For an example of Twitter’s power as a society-altering technology, Johnson described “a daylong conference in Manhattan devoted to education reform.” Called Hacking Education, the event was attended by “entrepreneurs, scholars, philanthropists and venture capitalists.” And, naturally, during the conference they tweeted incessantly, creating what Johnson called “a shadow conversation” that both echoed and amplified what was going on in the room.

That’s well and good, as far as it goes. But please note that, first, these conference attendees were a self-selected bunch: of course the entrepreneurs and VCs were Twitter-users. That’s a pretty limited sample set from which to argue that something is “changing the way we live.”

Second, the difference between a conference in Manhattan and a riot in Tehran, in social media terms, is slight: Both are real-time events that, by their nature, are off-limits to most people. You can’t get into Tehran right now; you couldn’t get into the conference unless you were an invitee. Providing a “shadow conversation,” or a real-time live feed, from such events is, clearly, Twitter’s most powerful use scenario. “Injecting Twitter into that conversation fundamentally changed the rules of engagement,” Johnson wrote, and that goes even more so for the Iranian uprising, as the mullahs are finding out to their regret.

Johnson goes on to make some other, less plausible, claims: Twitter’s “ambient awareness” function, i.e., letting you know what your friends and followers are up to at any moment, is more useful and productive than you might think; Twitter could replace Google Inc. (GOOG) as a search tool for certain topics and events; and one of Twitter’s primary functions is as a distributor of pointers and links to more substantive content, like magazine articles, research reports, and the like.

The last is undoubtedly true, but so what?
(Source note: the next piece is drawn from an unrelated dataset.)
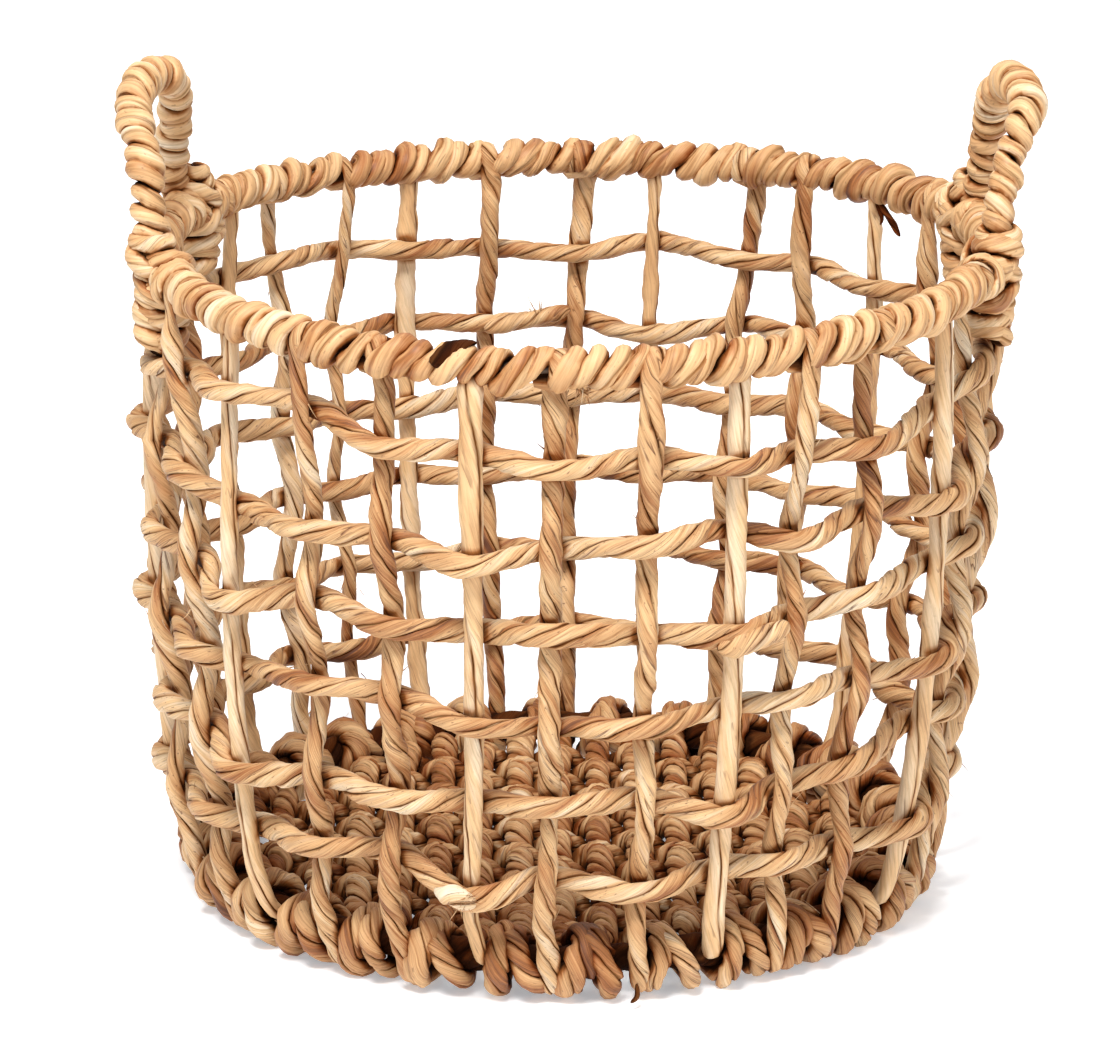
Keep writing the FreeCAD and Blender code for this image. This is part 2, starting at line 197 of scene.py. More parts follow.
def twisted(path, radius, seed, closed=False, pitch=66.0, lobes=3, groove=0.22, tone=0.5,
            dark=0.0, red=0.0, flat=0.09, taper=6.0, rough=1.0, outward=None, squash=None,
            spread=0.4, crease=1.05, shaded=0.0):
    """A cord of twisted leaf: its strands turn S-wise, and its vertices turn with them.

    Where squash is below 1 the cord is pressed flat along outward and spreads sideways.
    crease paints shade into the grooves between strands, and shaded paints shade on the side that
    faces inwards.
    """
    r = np.random.default_rng(seed)
    n, t = carried_normals(path, closed)
    b = np.cross(t, n)
    gaps = np.linalg.norm(np.diff(path, axis=0), axis=1)
    run = np.concatenate([[0], np.cumsum(gaps)])
    length = run[-1] + (np.linalg.norm(path[0] - path[-1]) if closed else 0)
    lay = run / length
    turns = max(1, round(length / pitch)) if closed else length / pitch

    def wander(key, scale, waves=(1, 2, 4)):
        if closed:      # whole waves, so that the ends meet
            whole = max(1, round(length / scale / TURN))
            return drift(lay * TURN, seed + key, tuple(whole * w for w in waves))
        return drift(run / scale, seed + key, waves)

    path = path + 0.45 * rough * (wander(31, 9)[:, None] * n + wander(32, 9)[:, None] * b)
    twist = -TURN * turns * lay + 0.6 * wander(1, 40, (1, 2, 3))
    share = np.concatenate([k + LOBE for k in range(lobes)])
    rise = np.tile(LOBE_RISE, lobes)
    theta = share / lobes * TURN
    size = radius * (1 + rough * (0.085 * wander(2, 22) + 0.03 * wander(3, 5)))
    if not closed:
        ends = np.minimum(run, run[-1] - run) / taper
        size = size * (0.3 + 0.7 * np.sqrt(np.clip(ends, 0, 1)))
    lobe_size = [1 + rough * (0.07 * wander(5 + k, 20) + 0.05 * np.tanh(4 * wander(15 + k, 9)))
                 for k in range(lobes)]
    depth = groove * (0.6 + 0.8 * r.uniform(size=lobes))
    turn_flat = r.uniform(0, TURN) + 0.9 * wander(9, 30, (1, 2, 3))
    oval = flat * (1 + 0.6 * wander(10, 25))
    under = np.zeros(len(path))
    if outward is not None:
        outward = unit(outward - np.sum(outward * t, 1, keepdims=True) * t)
        across_way = np.cross(t, outward)
        squash = np.broadcast_to(squash, (len(path),))[:, None]
    rings = np.zeros((len(path), len(share), 3))
    tint = np.zeros((len(path), len(share), 4))
    tint[:, :, 0], tint[:, :, 2] = r.uniform(), red
    tint[:, :, 3] = np.broadcast_to(tone, (len(path),))[:, None]
    for j, (th, k) in enumerate(zip(theta, (share % lobes).astype(int))):
        ang = th + twist
        here, other = lobe_size[k], lobe_size[k - 1]
        blend = 0.5 * (here + other) if share[j] % 1 == 0 else here
        drop = depth[k] * (1 - rise[j]) * (1 + 0.35 * wander(20 + k, 12))
        rr = size * blend * (1 - drop) * (1 + oval * np.cos(2 * (ang - turn_flat)))
        way = rr[:, None] * (np.cos(ang)[:, None] * n + np.sin(ang)[:, None] * b)
        if outward is not None:
            up = np.sum(way * outward, 1, keepdims=True)
            over = np.sum(way * across_way, 1, keepdims=True)
            under = np.clip(0.25 - up[:, 0] / size, 0, 1) * 0.9
            way = way + (squash - 1) * up * outward
            way = way + (1 / squash ** spread - 1) * over * across_way
        # painted shade: darker in the grooves between strands and on the side that faces inwards,
        # on top of the darkness passed in
        groove_shade = crease * (1 - rise[j]) ** 2 * np.clip(0.55 + 0.6 * wander(40 + k, 14), 0, 1)
        tint[:, j, 1] = np.clip(dark + groove_shade + under * shaded, 0, 1)
        rings[:, j] = path + way
    tube = lattice(rings, closed, share, run + r.uniform(0, 900), tint)
    away = unit(rings - path[:, None])
    along = np.broadcast_to(t[:, None], rings.shape)
    tube["frame"] = np.stack([away, along, np.cross(along, away)], 2).reshape(-1, 3, 3)
    CORDS.append((path, size))
    return tube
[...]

There’s nothing inherent about Twitter that makes it more useful or seminal as a source of fruitful links and associations. I’d just as soon get that information via e-mail, which is far more persistent, searchable, and organizable.

As for Twitter as a search tool, here’s what Johnson writes: “If you're looking for interesting articles or sites devoted to Kobe Bryant, you search Google. If you're looking for interesting comments from your extended social network about the three-pointer Kobe just made 30 seconds ago, you go to Twitter.”

Okay, fair enough: and that’s why I’ll keep using Google. In my work, and my life, I’m constantly seeking out authoritative sources of information, whether it’s on the Lakers, the history of dissent in Iran, or the future of social media. If I want to know what’s really going on in Tehran, I’ll read The Economist. If I want to know what my “extended social network” has to blurt out about Kobe, I’ll go watch the Finals in a sports bar, thank you very much.

Similar criteria apply to knowing what my brother-in-law had for breakfast. a) I don’t care, and b) I don’t suffer from the illusion he cares what I had for breakfast either. Twitter’s “ambient awareness” is the reason we have houses with brick walls rather than glass. Whenever I see someone tweeting (or IMing) constantly, I think of Sartre’s immortal observation: “Hell is other people.”

Again, don’t get me wrong: The events of this week have proven that micro-blogging has a future, and likely a powerful one, in providing outsiders with real-time information on unfolding events they cannot witness themselves. Whether it’s a shareholder meeting, a tech conference, or a revolution, that’s a very powerful function. But note that most people reading tweets out of Iran have accessed them via blogs – in aggregated and filtered form, in other words. Twitter, as a technology, is obviously here to stay – but it’s much more likely to persist as an application embedded into other communication tools (like, say, Google’s Wave) than it is as a standalone service – far less a standalone business.